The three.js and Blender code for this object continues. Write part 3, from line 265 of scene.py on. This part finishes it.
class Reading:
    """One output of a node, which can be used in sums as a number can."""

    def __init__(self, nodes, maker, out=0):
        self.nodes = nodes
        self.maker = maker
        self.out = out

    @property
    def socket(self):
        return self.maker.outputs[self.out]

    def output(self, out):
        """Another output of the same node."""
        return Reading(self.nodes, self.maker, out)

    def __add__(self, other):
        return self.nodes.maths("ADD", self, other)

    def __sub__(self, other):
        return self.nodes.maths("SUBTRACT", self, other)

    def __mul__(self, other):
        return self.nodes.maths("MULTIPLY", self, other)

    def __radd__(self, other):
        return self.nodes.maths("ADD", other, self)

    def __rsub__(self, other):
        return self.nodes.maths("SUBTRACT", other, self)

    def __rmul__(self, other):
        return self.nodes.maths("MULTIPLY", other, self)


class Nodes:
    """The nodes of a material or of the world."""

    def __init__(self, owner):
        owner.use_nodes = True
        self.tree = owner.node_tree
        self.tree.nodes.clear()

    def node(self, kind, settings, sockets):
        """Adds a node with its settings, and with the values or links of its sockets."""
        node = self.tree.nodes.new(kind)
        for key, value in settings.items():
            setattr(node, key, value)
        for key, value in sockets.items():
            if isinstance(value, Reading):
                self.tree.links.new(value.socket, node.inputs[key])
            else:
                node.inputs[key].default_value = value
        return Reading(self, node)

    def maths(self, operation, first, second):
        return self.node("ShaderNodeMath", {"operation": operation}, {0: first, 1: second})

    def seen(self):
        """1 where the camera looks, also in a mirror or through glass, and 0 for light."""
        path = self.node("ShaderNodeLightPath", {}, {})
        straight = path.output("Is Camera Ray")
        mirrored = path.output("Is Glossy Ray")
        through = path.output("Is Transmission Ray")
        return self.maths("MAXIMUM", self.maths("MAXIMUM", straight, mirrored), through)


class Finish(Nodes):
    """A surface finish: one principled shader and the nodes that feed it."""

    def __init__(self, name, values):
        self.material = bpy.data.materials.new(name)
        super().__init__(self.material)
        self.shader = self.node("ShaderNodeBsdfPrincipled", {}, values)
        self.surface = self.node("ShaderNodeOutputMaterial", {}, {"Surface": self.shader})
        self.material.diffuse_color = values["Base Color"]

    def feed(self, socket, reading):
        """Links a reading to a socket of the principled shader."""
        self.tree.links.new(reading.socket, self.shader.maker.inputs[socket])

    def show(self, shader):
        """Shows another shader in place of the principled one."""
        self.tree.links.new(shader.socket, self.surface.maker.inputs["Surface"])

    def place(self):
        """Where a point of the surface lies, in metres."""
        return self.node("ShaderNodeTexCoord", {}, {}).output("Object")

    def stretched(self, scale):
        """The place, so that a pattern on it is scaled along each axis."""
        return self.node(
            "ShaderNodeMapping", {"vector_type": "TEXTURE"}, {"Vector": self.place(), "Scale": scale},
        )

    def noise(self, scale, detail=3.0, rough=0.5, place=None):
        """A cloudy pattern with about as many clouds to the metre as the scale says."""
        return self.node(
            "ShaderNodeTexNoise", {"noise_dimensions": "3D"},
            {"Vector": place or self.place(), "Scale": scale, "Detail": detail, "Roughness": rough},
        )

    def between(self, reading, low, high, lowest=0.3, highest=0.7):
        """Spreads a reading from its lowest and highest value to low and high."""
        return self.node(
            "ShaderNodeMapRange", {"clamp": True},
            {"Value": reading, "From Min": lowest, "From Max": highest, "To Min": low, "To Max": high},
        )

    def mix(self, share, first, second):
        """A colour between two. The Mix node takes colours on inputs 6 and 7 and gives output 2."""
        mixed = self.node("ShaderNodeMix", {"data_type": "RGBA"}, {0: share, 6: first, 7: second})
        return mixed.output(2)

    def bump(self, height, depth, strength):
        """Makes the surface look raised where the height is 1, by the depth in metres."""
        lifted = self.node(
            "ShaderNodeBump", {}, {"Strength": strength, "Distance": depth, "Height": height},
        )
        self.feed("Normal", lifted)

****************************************

* _What you will do_
Could you quote the material above in full, exactly as it stands?

* _Answer for this exercise_
The three.js and Blender code for this object continues. Write part 3, from line 265 of scene.py on. This part finishes it.
class Reading:
    """One output of a node, which can be used in sums as a number can."""

    def __init__(self, nodes, maker, out=0):
        self.nodes = nodes
        self.maker = maker
        self.out = out

    @property
    def socket(self):
        return self.maker.outputs[self.out]

    def output(self, out):
        """Another output of the same node."""
        return Reading(self.nodes, self.maker, out)

    def __add__(self, other):
        return self.nodes.maths("ADD", self, other)

    def __sub__(self, other):
        return self.nodes.maths("SUBTRACT", self, other)

    def __mul__(self, other):
        return self.nodes.maths("MULTIPLY", self, other)

    def __radd__(self, other):
        return self.nodes.maths("ADD", other, self)

    def __rsub__(self, other):
        return self.nodes.maths("SUBTRACT", other, self)

    def __rmul__(self, other):
        return self.nodes.maths("MULTIPLY", other, self)


class Nodes:
    """The nodes of a material or of the world."""

    def __init__(self, owner):
        owner.use_nodes = True
        self.tree = owner.node_tree
        self.tree.nodes.clear()

    def node(self, kind, settings, sockets):
        """Adds a node with its settings, and with the values or links of its sockets."""
        node = self.tree.nodes.new(kind)
        for key, value in settings.items():
            setattr(node, key, value)
        for key, value in sockets.items():
            if isinstance(value, Reading):
                self.tree.links.new(value.socket, node.inputs[key])
            else:
                node.inputs[key].default_value = value
        return Reading(self, node)

    def maths(self, operation, first, second):
        return self.node("ShaderNodeMath", {"operation": operation}, {0: first, 1: second})

    def seen(self):
        """1 where the camera looks, also in a mirror or through glass, and 0 for light."""
        path = self.node("ShaderNodeLightPath", {}, {})
        straight = path.output("Is Camera Ray")
        mirrored = path.output("Is Glossy Ray")
        through = path.output("Is Transmission Ray")
        return self.maths("MAXIMUM", self.maths("MAXIMUM", straight, mirrored), through)


class Finish(Nodes):
    """A surface finish: one principled shader and the nodes that feed it."""

    def __init__(self, name, values):
        self.material = bpy.data.materials.new(name)
        super().__init__(self.material)
        self.shader = self.node("ShaderNodeBsdfPrincipled", {}, values)
        self.surface = self.node("ShaderNodeOutputMaterial", {}, {"Surface": self.shader})
        self.material.diffuse_color = values["Base Color"]

    def feed(self, socket, reading):
        """Links a reading to a socket of the principled shader."""
        self.tree.links.new(reading.socket, self.shader.maker.inputs[socket])

    def show(self, shader):
        """Shows another shader in place of the principled one."""
        self.tree.links.new(shader.socket, self.surface.maker.inputs["Surface"])

    def place(self):
        """Where a point of the surface lies, in metres."""
        return self.node("ShaderNodeTexCoord", {}, {}).output("Object")

    def stretched(self, scale):
        """The place, so that a pattern on it is scaled along each axis."""
        return self.node(
            "ShaderNodeMapping", {"vector_type": "TEXTURE"}, {"Vector": self.place(), "Scale": scale},
        )

    def noise(self, scale, detail=3.0, rough=0.5, place=None):
        """A cloudy pattern with about as many clouds to the metre as the scale says."""
        return self.node(
            "ShaderNodeTexNoise", {"noise_dimensions": "3D"},
            {"Vector": place or self.place(), "Scale": scale, "Detail": detail, "Roughness": rough},
        )

    def between(self, reading, low, high, lowest=0.3, highest=0.7):
        """Spreads a reading from its lowest and highest value to low and high."""
        return self.node(
            "ShaderNodeMapRange", {"clamp": True},
            {"Value": reading, "From Min": lowest, "From Max": highest, "To Min": low, "To Max": high},
        )

    def mix(self, share, first, second):
        """A colour between two. The Mix node takes colours on inputs 6 and 7 and gives output 2."""
        mixed = self.node("ShaderNodeMix", {"data_type": "RGBA"}, {0: share, 6: first, 7: second})
        return mixed.output(2)

    def bump(self, height, depth, strength):
        """Makes the surface look raised where the height is 1, by the depth in metres."""
        lifted = self.node(
            "ShaderNodeBump", {}, {"Strength": strength, "Distance": depth, "Height": height},
        )
        self.feed("Normal", lifted)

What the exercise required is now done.